Recht seiner Ehefrau eine Forderung gegen ihn geltend machen. Dieser Ansicht erteilten die Richter des OLG Brandenburg indes eine Abfuhr. Nach ihrer Ansicht sei der Versicherungsmaklervertrag mit Schutzwirkung zugunsten der Ehefrau ausgestattet gewesen. Der Schornsteinfeger habe seine Ehefrau in die Sorgfalts- und Obhutspflichten des Versicherungsmaklervertrages einbezogen.

Dies sei jedenfalls dadurch erfolgt, dass er den Hauskauf durch seine Ehefrau erwähnt hat. Auch wurde die vermittelte Haftpflichtversicherung so ausgestaltet, dass die Ehefrau als mitversicherte Person begünstigt werden sollte. Die Versicherungsvermittlung hatte also erkennbar einen Drittbezug. Folglich konnte sich die Ehefrau auch auf den Versicherungsmaklervertrag mit Schutzwirkung zu ihren Gunsten berufen, um auf dessen Grundlage eine Haftung des Versicherungsmaklers zu begründen.

OLG Brandenburg sah Pflichtverletzung des Versicherungsmaklers

Das OLG Brandenburg sah weiter auch die Pflichten des Versicherungsmaklers verletzt. Da der Versicherungsmakler die Darstellungen des Schornsteinfegers zum Inhalt des Beratungsgespräches weitreichend bestritten hatte, erfolgte eine Beweisaufnahme durch Zeugenvernehmung der Ehefrau.

Das Gericht sah die Aussage der Ehefrau danach als glaubhaft an. Die Ehefrau des Schornsteinfegers bestätigte dabei, dass im Beratungsgespräch ausgiebig über den Hauskauf geredet wurde und auch darüber, dass der Schornsteinfeger keine Miete für ein gesondertes Schornsteinfegerbüro zahlen, sondern in Eigentum investieren wollte sowie, dass die Ehefrau das Eigentum an der Immobilie erwerben sollte. Auch habe der Schornsteinfeger nochmals nachgefragt, ob der angebotene Vertrag vollen Haftpflichtschutz biete, was der Versicherungsmakler bejaht habe.

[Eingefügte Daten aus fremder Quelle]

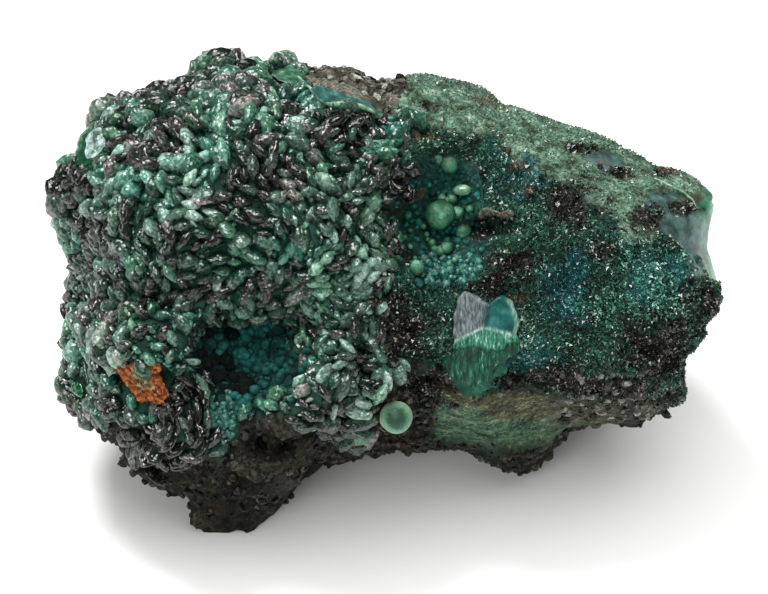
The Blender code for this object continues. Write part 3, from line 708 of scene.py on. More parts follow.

In Kenntnis dessen, dass der Schornsteinfeger beabsichtigte, das Büro für seine gewerbliche Niederlassung in dem zu versichernden Haus zu unterhalten, hätte der Versicherungsmakler daher erkennen müssen, dass die von ihm vorgeschlagene Haftpflichtversicherung aufgrund der dortigen Ausschlüsse nicht ausreichend war, um den Schornsteinfeger und dessen Ehefrau abzusichern.

Der Versicherungsmakler hätte daher weiterführenden Versicherungsschutz empfehlen müssen. Das OLG Brandenburg verurteilte daher den Versicherungsmakler zum Schadensersatz.

Fazit

Die Haftung des Versicherungsmaklers geht bekanntlich weit. Durch das Urteil des OLG Brandenburgs wird diese Haftung über den Versicherungsmaklervertrag mit Schutzwirkung zugunsten Dritter auf einen über den Versicherungsnehmer hinausgehenden Personenkreis (zum Beispiel Ehepartner) erweitert.

Versicherungsmakler sollten sich dieses Haftungsrisikos bewusst sein und dem durch mögliche Gestaltungen im Versicherungsmaklervertrag vorbeugen. Dies gilt insbesondere für die Vereinbarung eines Abtretungsverbotes.

Daneben sollten Vermittler natürlich auch auf eine möglichst genaue und umfassende Dokumentation des Beratungsgespräches achten.